◆ SUPPLIED MATERIAL ◆
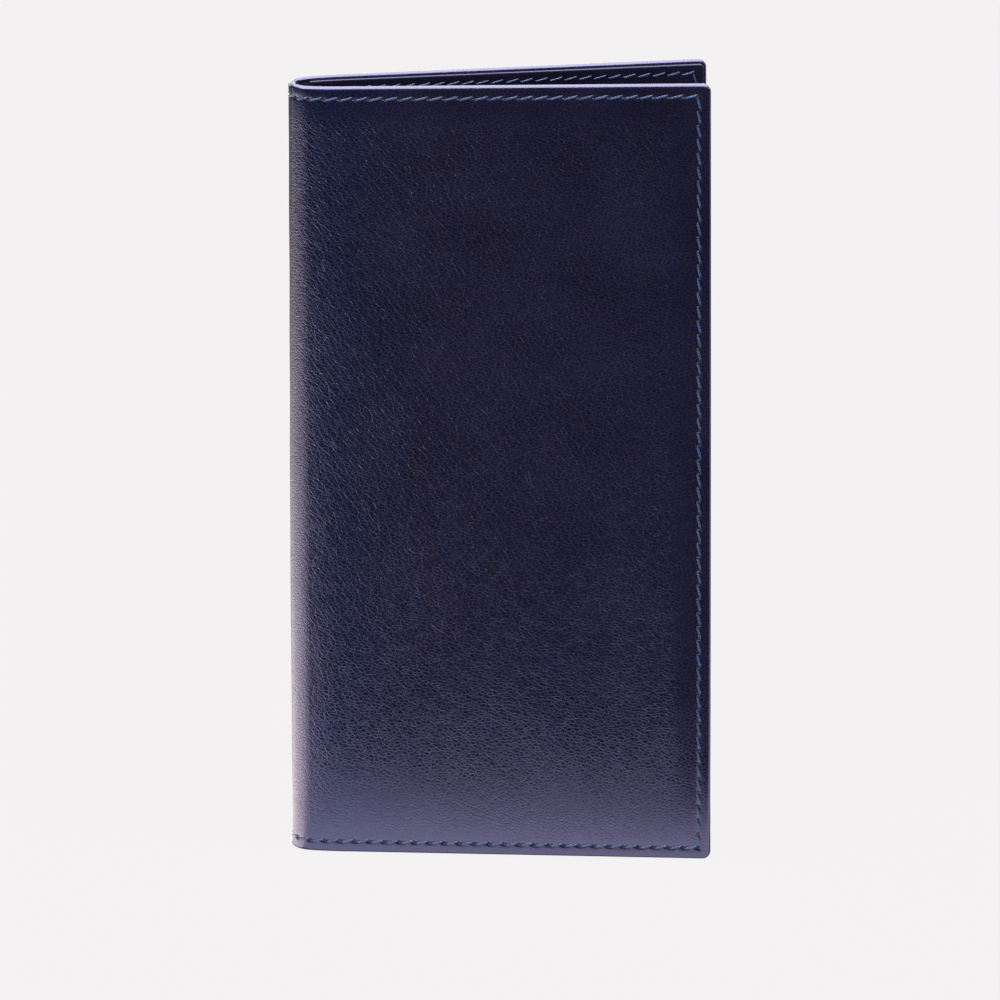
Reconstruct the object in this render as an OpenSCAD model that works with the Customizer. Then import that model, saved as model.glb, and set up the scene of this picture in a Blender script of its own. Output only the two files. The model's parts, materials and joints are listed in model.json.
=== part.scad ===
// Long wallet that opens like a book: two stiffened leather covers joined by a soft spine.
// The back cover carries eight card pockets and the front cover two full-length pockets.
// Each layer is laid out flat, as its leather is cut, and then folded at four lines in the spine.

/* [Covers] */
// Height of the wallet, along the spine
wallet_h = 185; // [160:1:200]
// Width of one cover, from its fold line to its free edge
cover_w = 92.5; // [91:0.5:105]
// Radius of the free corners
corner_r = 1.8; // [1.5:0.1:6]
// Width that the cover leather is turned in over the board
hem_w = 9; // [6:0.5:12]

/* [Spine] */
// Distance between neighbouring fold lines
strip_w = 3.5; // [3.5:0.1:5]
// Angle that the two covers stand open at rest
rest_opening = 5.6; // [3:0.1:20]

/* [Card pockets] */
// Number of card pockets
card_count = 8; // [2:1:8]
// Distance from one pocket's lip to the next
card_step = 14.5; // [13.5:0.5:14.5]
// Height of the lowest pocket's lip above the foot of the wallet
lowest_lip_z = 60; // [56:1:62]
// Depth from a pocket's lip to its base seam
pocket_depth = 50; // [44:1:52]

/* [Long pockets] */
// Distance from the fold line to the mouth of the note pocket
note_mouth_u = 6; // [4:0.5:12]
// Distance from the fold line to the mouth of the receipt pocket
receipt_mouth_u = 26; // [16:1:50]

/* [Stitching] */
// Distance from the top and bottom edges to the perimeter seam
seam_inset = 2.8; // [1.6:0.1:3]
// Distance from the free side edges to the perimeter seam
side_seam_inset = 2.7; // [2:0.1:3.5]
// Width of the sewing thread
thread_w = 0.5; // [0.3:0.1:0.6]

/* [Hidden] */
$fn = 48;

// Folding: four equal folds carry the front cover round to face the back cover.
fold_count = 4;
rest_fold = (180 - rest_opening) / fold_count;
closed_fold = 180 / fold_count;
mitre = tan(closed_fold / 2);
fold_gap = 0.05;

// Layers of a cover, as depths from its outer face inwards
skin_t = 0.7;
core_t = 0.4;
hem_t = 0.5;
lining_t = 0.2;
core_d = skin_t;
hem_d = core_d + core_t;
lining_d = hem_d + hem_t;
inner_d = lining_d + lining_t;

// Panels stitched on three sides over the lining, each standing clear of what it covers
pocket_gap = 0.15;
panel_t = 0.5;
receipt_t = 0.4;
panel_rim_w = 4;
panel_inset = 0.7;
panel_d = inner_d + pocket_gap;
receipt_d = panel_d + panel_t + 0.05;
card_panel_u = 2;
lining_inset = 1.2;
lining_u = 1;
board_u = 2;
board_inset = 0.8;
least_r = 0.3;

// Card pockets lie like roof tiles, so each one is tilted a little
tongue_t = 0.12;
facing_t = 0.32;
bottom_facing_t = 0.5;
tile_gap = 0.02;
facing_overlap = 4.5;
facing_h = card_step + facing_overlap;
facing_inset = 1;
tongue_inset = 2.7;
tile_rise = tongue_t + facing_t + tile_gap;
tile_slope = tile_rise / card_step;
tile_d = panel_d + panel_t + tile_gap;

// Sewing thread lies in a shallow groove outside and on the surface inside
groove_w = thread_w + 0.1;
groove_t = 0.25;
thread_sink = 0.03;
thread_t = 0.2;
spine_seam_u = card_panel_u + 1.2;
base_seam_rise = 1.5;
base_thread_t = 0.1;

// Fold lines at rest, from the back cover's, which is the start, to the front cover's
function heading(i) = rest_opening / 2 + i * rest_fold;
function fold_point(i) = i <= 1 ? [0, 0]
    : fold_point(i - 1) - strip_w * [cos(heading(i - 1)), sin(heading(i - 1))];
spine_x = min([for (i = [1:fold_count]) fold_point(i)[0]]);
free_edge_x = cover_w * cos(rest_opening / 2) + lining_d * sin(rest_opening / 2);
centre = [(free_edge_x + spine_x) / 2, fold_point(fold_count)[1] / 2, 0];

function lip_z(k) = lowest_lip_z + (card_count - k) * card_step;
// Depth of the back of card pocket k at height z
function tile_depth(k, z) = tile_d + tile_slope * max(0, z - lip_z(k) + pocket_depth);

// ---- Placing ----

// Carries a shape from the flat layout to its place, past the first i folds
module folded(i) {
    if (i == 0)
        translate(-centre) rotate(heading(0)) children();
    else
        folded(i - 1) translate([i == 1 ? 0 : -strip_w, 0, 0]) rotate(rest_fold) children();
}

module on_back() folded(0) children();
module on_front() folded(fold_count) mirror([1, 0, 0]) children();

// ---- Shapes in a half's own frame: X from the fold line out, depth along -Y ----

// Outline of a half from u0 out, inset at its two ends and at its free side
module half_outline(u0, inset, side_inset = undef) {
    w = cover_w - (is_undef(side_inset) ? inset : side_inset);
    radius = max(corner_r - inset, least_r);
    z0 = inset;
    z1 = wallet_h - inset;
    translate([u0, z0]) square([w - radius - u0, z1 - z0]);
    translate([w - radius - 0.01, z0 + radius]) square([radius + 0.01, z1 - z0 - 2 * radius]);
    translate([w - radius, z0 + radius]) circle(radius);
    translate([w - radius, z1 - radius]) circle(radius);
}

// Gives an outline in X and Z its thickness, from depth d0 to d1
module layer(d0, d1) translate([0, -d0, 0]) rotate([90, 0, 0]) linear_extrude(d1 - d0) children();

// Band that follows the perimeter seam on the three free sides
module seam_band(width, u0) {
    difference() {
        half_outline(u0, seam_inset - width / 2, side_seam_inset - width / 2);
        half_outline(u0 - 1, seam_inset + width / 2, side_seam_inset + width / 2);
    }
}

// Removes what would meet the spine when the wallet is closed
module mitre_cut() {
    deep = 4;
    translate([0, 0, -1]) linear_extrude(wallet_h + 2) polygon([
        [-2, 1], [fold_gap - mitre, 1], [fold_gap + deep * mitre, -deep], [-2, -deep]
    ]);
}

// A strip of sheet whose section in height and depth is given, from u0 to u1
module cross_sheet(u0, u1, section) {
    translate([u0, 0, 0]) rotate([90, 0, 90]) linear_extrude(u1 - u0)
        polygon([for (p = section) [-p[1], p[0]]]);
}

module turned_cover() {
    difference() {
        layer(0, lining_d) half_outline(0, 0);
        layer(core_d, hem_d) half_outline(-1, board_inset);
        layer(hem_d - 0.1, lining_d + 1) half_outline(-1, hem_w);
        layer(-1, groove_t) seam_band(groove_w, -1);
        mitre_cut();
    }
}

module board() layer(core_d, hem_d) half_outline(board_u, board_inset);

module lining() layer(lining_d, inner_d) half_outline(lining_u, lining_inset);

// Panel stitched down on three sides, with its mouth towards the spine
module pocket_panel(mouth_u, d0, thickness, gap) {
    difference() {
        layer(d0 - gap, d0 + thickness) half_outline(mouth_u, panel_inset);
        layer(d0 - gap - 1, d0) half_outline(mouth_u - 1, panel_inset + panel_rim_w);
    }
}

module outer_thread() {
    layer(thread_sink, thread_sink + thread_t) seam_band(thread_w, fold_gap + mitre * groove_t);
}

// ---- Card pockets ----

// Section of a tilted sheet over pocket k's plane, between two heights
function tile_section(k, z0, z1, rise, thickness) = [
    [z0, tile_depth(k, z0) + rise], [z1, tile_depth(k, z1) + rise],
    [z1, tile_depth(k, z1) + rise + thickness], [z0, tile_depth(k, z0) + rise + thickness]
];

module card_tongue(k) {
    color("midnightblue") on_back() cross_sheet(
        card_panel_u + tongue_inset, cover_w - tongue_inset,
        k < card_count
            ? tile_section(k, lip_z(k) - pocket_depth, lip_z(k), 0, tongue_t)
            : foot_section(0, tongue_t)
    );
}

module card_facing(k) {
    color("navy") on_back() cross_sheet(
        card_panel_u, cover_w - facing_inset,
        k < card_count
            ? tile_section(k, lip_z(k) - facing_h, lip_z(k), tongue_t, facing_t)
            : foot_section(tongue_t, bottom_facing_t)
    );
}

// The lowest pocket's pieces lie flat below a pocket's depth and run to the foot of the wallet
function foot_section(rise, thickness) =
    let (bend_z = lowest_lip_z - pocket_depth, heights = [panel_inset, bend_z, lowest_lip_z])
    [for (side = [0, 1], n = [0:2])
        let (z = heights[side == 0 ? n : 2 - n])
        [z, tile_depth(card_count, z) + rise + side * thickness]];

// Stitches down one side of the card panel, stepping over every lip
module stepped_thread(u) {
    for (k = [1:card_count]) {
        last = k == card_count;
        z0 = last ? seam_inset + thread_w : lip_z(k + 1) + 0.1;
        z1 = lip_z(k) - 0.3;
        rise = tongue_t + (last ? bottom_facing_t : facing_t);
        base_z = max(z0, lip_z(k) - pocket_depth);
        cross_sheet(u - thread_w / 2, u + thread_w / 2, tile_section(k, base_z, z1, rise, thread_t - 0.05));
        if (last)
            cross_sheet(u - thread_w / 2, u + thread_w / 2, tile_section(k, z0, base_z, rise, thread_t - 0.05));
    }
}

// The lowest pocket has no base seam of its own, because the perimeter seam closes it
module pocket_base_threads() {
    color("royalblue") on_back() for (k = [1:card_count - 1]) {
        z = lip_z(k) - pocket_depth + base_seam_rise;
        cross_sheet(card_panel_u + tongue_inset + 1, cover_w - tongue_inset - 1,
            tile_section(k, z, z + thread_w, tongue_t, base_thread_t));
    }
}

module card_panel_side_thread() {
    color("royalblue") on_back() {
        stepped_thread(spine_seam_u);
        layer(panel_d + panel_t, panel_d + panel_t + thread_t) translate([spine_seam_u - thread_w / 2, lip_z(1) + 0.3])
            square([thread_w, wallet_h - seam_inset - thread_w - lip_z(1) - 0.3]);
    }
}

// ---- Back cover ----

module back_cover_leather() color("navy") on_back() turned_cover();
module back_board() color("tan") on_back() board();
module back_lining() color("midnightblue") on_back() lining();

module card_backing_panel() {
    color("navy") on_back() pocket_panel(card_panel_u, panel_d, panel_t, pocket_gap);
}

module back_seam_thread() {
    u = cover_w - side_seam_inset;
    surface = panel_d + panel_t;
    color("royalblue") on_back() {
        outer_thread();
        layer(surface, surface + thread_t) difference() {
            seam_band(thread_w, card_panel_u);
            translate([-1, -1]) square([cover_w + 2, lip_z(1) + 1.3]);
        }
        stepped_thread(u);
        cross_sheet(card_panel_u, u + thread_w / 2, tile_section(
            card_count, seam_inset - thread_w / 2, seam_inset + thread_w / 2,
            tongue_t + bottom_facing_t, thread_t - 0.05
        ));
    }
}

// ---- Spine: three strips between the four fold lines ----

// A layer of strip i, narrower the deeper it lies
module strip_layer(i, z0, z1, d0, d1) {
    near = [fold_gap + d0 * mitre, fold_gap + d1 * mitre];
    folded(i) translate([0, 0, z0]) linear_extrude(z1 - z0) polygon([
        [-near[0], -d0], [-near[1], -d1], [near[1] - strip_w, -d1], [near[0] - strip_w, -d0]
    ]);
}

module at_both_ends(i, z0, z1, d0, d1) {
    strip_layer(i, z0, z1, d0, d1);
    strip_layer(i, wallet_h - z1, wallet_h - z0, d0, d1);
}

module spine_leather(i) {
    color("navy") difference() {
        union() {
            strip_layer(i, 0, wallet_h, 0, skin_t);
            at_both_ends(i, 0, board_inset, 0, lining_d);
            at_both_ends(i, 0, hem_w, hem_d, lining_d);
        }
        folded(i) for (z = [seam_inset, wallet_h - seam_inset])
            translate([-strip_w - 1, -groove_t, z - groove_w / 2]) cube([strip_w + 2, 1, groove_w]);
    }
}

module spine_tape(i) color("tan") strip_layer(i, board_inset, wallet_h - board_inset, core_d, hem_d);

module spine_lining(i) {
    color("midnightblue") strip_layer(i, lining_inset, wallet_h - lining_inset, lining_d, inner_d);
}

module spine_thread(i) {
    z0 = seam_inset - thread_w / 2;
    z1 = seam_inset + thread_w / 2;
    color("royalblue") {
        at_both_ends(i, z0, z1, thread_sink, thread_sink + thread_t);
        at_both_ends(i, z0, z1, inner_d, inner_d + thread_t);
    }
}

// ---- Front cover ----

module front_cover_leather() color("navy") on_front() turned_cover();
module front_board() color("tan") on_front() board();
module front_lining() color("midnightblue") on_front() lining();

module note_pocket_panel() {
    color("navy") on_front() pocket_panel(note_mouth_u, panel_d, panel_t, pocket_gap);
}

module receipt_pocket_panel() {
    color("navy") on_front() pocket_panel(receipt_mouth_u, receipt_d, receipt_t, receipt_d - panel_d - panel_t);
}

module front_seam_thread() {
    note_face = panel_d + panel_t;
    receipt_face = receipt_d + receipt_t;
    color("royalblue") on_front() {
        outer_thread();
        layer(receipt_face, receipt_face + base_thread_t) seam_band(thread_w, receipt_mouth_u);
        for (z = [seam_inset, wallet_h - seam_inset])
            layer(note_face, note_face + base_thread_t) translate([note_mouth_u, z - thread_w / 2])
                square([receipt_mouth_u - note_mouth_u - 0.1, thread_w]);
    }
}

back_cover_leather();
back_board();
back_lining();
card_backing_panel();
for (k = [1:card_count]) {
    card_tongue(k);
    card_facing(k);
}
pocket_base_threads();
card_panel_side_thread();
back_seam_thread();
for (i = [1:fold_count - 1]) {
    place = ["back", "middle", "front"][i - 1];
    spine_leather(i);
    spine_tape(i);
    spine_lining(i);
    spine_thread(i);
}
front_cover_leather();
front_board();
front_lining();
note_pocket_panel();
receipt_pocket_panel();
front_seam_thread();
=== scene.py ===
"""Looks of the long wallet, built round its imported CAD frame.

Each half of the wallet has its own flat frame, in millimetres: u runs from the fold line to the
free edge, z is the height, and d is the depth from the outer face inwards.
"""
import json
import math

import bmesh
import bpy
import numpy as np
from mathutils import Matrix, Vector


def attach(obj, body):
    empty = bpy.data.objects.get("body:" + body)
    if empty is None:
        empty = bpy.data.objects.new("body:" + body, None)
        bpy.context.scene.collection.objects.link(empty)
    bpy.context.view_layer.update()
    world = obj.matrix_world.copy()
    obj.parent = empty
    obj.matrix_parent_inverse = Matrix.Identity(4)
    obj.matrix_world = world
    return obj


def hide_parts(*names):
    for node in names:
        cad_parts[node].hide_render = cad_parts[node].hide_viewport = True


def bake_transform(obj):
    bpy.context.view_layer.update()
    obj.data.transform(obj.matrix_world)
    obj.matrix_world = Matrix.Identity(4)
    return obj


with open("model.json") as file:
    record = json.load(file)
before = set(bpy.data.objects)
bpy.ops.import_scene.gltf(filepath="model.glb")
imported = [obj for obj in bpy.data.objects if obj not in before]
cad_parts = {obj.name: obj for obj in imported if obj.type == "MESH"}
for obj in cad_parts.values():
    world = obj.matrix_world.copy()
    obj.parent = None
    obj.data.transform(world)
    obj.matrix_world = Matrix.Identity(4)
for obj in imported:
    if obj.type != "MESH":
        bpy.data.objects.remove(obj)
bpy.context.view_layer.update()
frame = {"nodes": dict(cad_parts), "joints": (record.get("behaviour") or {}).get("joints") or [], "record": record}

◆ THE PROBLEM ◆
Retype the portion of the data above that starts on the line with "back_cover_leather();" and finishes on the line with "in imported if", including both of those lines.

◆ FULL SOLUTION ◆
back_cover_leather();
back_board();
back_lining();
card_backing_panel();
for (k = [1:card_count]) {
    card_tongue(k);
    card_facing(k);
}
pocket_base_threads();
card_panel_side_thread();
back_seam_thread();
for (i = [1:fold_count - 1]) {
    place = ["back", "middle", "front"][i - 1];
    spine_leather(i);
    spine_tape(i);
    spine_lining(i);
    spine_thread(i);
}
front_cover_leather();
front_board();
front_lining();
note_pocket_panel();
receipt_pocket_panel();
front_seam_thread();
=== scene.py ===
"""Looks of the long wallet, built round its imported CAD frame.

Each half of the wallet has its own flat frame, in millimetres: u runs from the fold line to the
free edge, z is the height, and d is the depth from the outer face inwards.
"""
import json
import math

import bmesh
import bpy
import numpy as np
from mathutils import Matrix, Vector


def attach(obj, body):
    empty = bpy.data.objects.get("body:" + body)
    if empty is None:
        empty = bpy.data.objects.new("body:" + body, None)
        bpy.context.scene.collection.objects.link(empty)
    bpy.context.view_layer.update()
    world = obj.matrix_world.copy()
    obj.parent = empty
    obj.matrix_parent_inverse = Matrix.Identity(4)
    obj.matrix_world = world
    return obj


def hide_parts(*names):
    for node in names:
        cad_parts[node].hide_render = cad_parts[node].hide_viewport = True


def bake_transform(obj):
    bpy.context.view_layer.update()
    obj.data.transform(obj.matrix_world)
    obj.matrix_world = Matrix.Identity(4)
    return obj


with open("model.json") as file:
    record = json.load(file)
before = set(bpy.data.objects)
bpy.ops.import_scene.gltf(filepath="model.glb")
imported = [obj for obj in bpy.data.objects if obj not in before]
cad_parts = {obj.name: obj for obj in imported if obj.type == "MESH"}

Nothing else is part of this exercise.